Date of this Version

9-1-2002

Comments

Published in The Social Studies, 93 (2002), 218–227.

Abstract

During the period following independence and within that political climate, the vast majority of the presidents listed in appendix A faced the obligations of making treaties with the Native American tribes. That could not have been a light responsibility, given the diversity of Indian societies and tribal organizations throughout the continent. The variety is reflected directly in the locations of the signatory tribes to the treaties listed in appendix B. George Washington dealt with the tribes of the original colonies, whereas later presidents who made treaties with the Apache and Pacific Northwest tribes faced the difficulty of administering treaties made with groups that lived on the other side of the continent, groups that were unknown to Washington and his contemporaries. The texts of the treaties listed in appendix B reveal those changes. Washington’s first proclaimed treaty (the Treaty with the Wyandot, etc., 1789) includes the statement that the United States “relinquish and quit claim to the said nations respectively, all the lands lying between the limits above described, for them the said Indians to live and hunt upon, and otherwise to occupy as they shall see fit” (Kappler 1972, 19). The attempt to define a peaceful coexistence is replaced eighty years later in the text of the last treaty proclaimed by Ulysses S. Grant in the Treaty with the Klamath, etc., 1864 by the following opening sentence of the first article: “The tribes of Indians aforesaid cede to the United States all their right, title, and claim to all the country claimed by them” (Kappler 1972, 865).
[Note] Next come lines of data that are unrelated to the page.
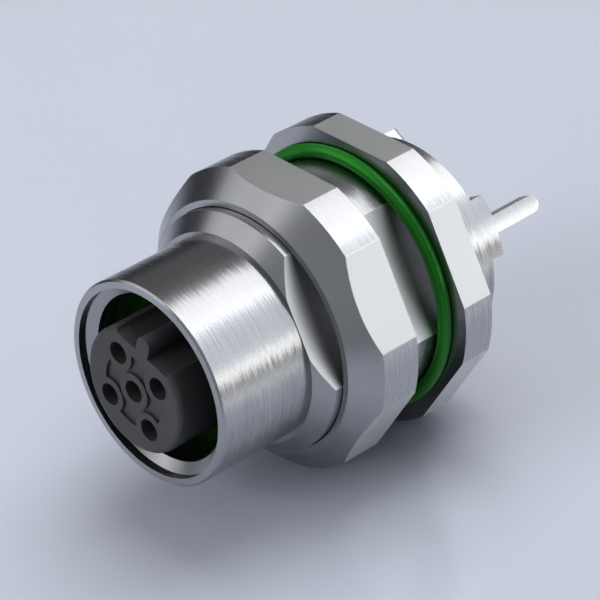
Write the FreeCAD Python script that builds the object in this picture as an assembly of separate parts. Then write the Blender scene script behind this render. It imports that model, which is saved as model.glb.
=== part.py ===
# Panel-mount circular connector, five-way female, M12 x 1 mating thread, M16 panel thread.
# Frame: millimetres, connector axis along Y, mating face towards -Y, +Z up.
# Origin: on the axis, in the plane of the board that the three rear pads stand on.
# One flat of each hexagon faces straight down, so the connector lies on its nut and its flange.

import FreeCAD, Part

import math
import os

# Stations along the axis, each one a length of its own
pad_height = 1.0              # rear pads, collar rim to board
collar_length = 3.3           # collar behind the flange
flange_thickness = 2.35
shank_length = 10.15          # panel thread in front of the flange
shell_length = 6.85           # smooth front shell in front of the shank
nut_gap = 4.2                 # flange face to nut as pictured
nut_thickness = 4.4

# Housing, outside
shank_d = 16.0
hexagon_wall = 1.5            # panel thread to spanner flat, on flange and nut alike
corner_stand = 0.5            # turned corners outside the flats
shank_end_chamfer = 1.0
shank_flat_offset = 6.75      # axis to the anti-rotation flat
shank_flat_angle = 30.0       # from +X towards +Z
shell_d = 13.4
lip_edge_chamfer = 0.12
collar_d = 14.4
collar_wall = 0.9

# Rear pads and shield pins
pad_count = 3
pad_first_angle = 30.0
pad_width = 4.0
shield_pin_width = 1.15
shield_pin_length = 4.0

# Housing, inside
mouth_d = 12.3                # relief at the lip
mouth_depth = 0.55
mouth_cone_depth = 0.42
mating_thread_minor_d = 10.96
socket_depth = 9.0            # lip to the socket floor
floor_thickness = 1.6
floor_opening_d = 9.0
rear_bore_d = 11.1
rear_seat_depth = 1.45        # insulator seat in front of the flange's rear face

# Panel nut
nut_face_land = 0.46          # flat ring between thread and cone
thread_clearance = 0.05

# Seals
panel_seal_section = 0.9
panel_seal_groove_depth = 0.23
socket_seal_section = 0.95
panel_seal_sides = 12         # flats that stand for the round section
carrier_seal_section = 1.0
carrier_seal_side_room = 0.1  # groove beside the seal, each side
seal_clearance = 0.02

# Contact carrier
carrier_proud = 1.05          # carrier face in front of the lip
carrier_column_d = 8.2
carrier_edge_radius = 0.3
carrier_edge_steps = 3        # cones that stand for the rounded rim
carrier_key_angle = 75.0      # from +X towards +Z
key_chord_offset = 3.15
key_notch_width = 4.9
key_notch_radius = 0.5
key_width = 1.06
key_tip_offset = 4.4
carrier_rear_length = 5.8
index_rib_width = 1.2
index_rib_length = 1.8
index_rib_height = 0.55

# Face relief of the carrier
face_recess_d = 4.9
face_recess_depth = 0.2
face_boss_d = 2.3
face_centre_boss_d = 2.4

# Contacts
contact_pitch_d = 5.0
contact_ring_count = 4
contact_entry_d = 1.44
contact_set_back = 1.0        # barrel front behind the carrier face
contact_barrel_d = 1.7
contact_bore_d = 1.0
contact_bore_depth = 7.0
contact_slit_width = 0.2
contact_slit_length = 5.0
contact_lead_in = 0.12
contact_collar_d = 2.2
contact_collar_length = 1.8
contact_neck_d = 1.0          # between collar and tail, guided by the insulator
contact_drill_slope = 31.0    # cone at the bottom of the bore
contact_tail_d = 0.6
contact_tail_reach = 3.4      # tail tip behind the board plane
contact_tail_chamfer = 0.15

# Fits
seat_clearance = 0.03
contact_clearance = 0.05

# Diameters that follow from others
hexagon_across_flats = shank_d + 2 * hexagon_wall
hexagon_corner_d = hexagon_across_flats + 2 * corner_stand
nut_face_d = shank_d + 2 * nut_face_land
rear_counterbore_d = collar_d - 2 * collar_wall
carrier_rear_d = rear_bore_d - 2 * seat_clearance
carrier_groove_d = rear_bore_d - 2 * (carrier_seal_section + 2 * seal_clearance)

# Planes across the axis that follow from the lengths
board_y = 0.0
collar_end_y = board_y - pad_height
flange_rear_y = collar_end_y - collar_length
flange_front_y = flange_rear_y - flange_thickness
shank_front_y = flange_front_y - shank_length
lip_y = shank_front_y - shell_length
nut_rear_y = flange_front_y - nut_gap
nut_front_y = nut_rear_y - nut_thickness
floor_front_y = lip_y + socket_depth
floor_rear_y = floor_front_y + floor_thickness
carrier_face_y = lip_y - carrier_proud
carrier_rear_y = floor_rear_y + carrier_rear_length
rear_seat_y = flange_rear_y - rear_seat_depth

ORIGIN = FreeCAD.Vector(0, 0, 0)
AXIS = FreeCAD.Vector(0, 1, 0)


def revolved(outline):
    """Solid of revolution about Y from (radius, y) corners."""
    corners = [FreeCAD.Vector(r, y, 0) for r, y in outline]
    face = Part.Face(Part.makePolygon(corners + corners[:1]))
    return face.revolve(ORIGIN, AXIS, 360)


def cylinder(diameter, y0, y1):
    return Part.makeCylinder(diameter / 2, y1 - y0, FreeCAD.Vector(0, y0, 0), AXIS)


def tube(outer_d, inner_d, y0, y1):
    return cylinder(outer_d, y0, y1).cut(cylinder(inner_d, y0, y1))


def turned(shape, angle):
    """Copy of a shape modelled towards +X, turned towards +Z about the axis."""
    copy = shape.copy()
    copy.rotate(ORIGIN, AXIS, -angle)
    return copy


def bar(x0, x1, y0, y1, width):
    """Rectangular block that lies symmetrically about the XY plane."""
    corner = FreeCAD.Vector(x0, y0, -width / 2)
    return Part.makeBox(x1 - x0, y1 - y0, width, corner)


def at_contact(shape, place):
    copy = shape.copy()
    copy.translate(place)
    return copy


def hexagon_prism(y0, y1):
    """Hexagon with one flat straight down and its corners turned to a circle."""
    corner_r = hexagon_across_flats / 2 / math.cos(math.pi / 6)
    corners = []
    for index in range(7):
        angle = index * math.pi / 3
        corners.append(FreeCAD.Vector(corner_r * math.cos(angle), y0, corner_r * math.sin(angle)))
    prism = Part.Face(Part.makePolygon(corners)).extrude(AXIS * (y1 - y0))
    return prism.common(cylinder(hexagon_corner_d, y0, y1))


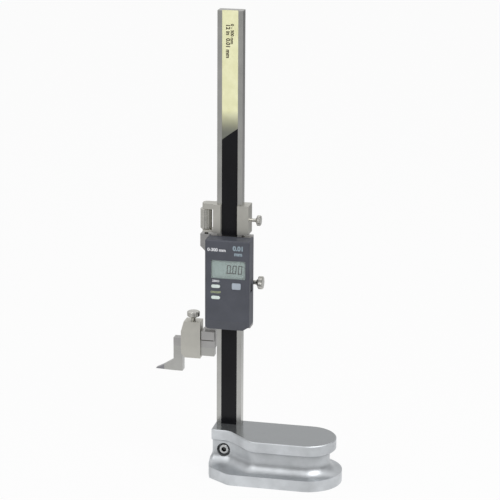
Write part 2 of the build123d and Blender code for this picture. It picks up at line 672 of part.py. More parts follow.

Thus, removal, as documented in the texts of the treaties with the tribes, and not assimilation assured the availability of land for expansion, certified the parameters of Manifest Destiny, and forever modified the national perception of Indian tribes in North America. Indeed, the mechanics of the adopted policies made it easier to address the question. The documents produced during those negotiations offer a window onto the philosophy of the time, particularly those aspects concerning the federal government’s view of its responsibilities— social and otherwise—to the indigenous peoples. They are also clear sociological avenues for broad student investigations. Classes may focus on the hunting, fishing, and gathering experiences of the native peoples under their dissimilar geographic conditions, and those investigations may be applied to the experiences of the settlers, as well. As another instructional vehicle, teachers can emphasize the developing political and physical geography of statehood and of the United States during the stages of expansion and supplement that with descriptions of the changes to the tribal populations. The names of tribes are reflected in those of the new states; one may consider Illinois, Iowa, Kansas, and Missouri to understand the richness of Native American influence in history.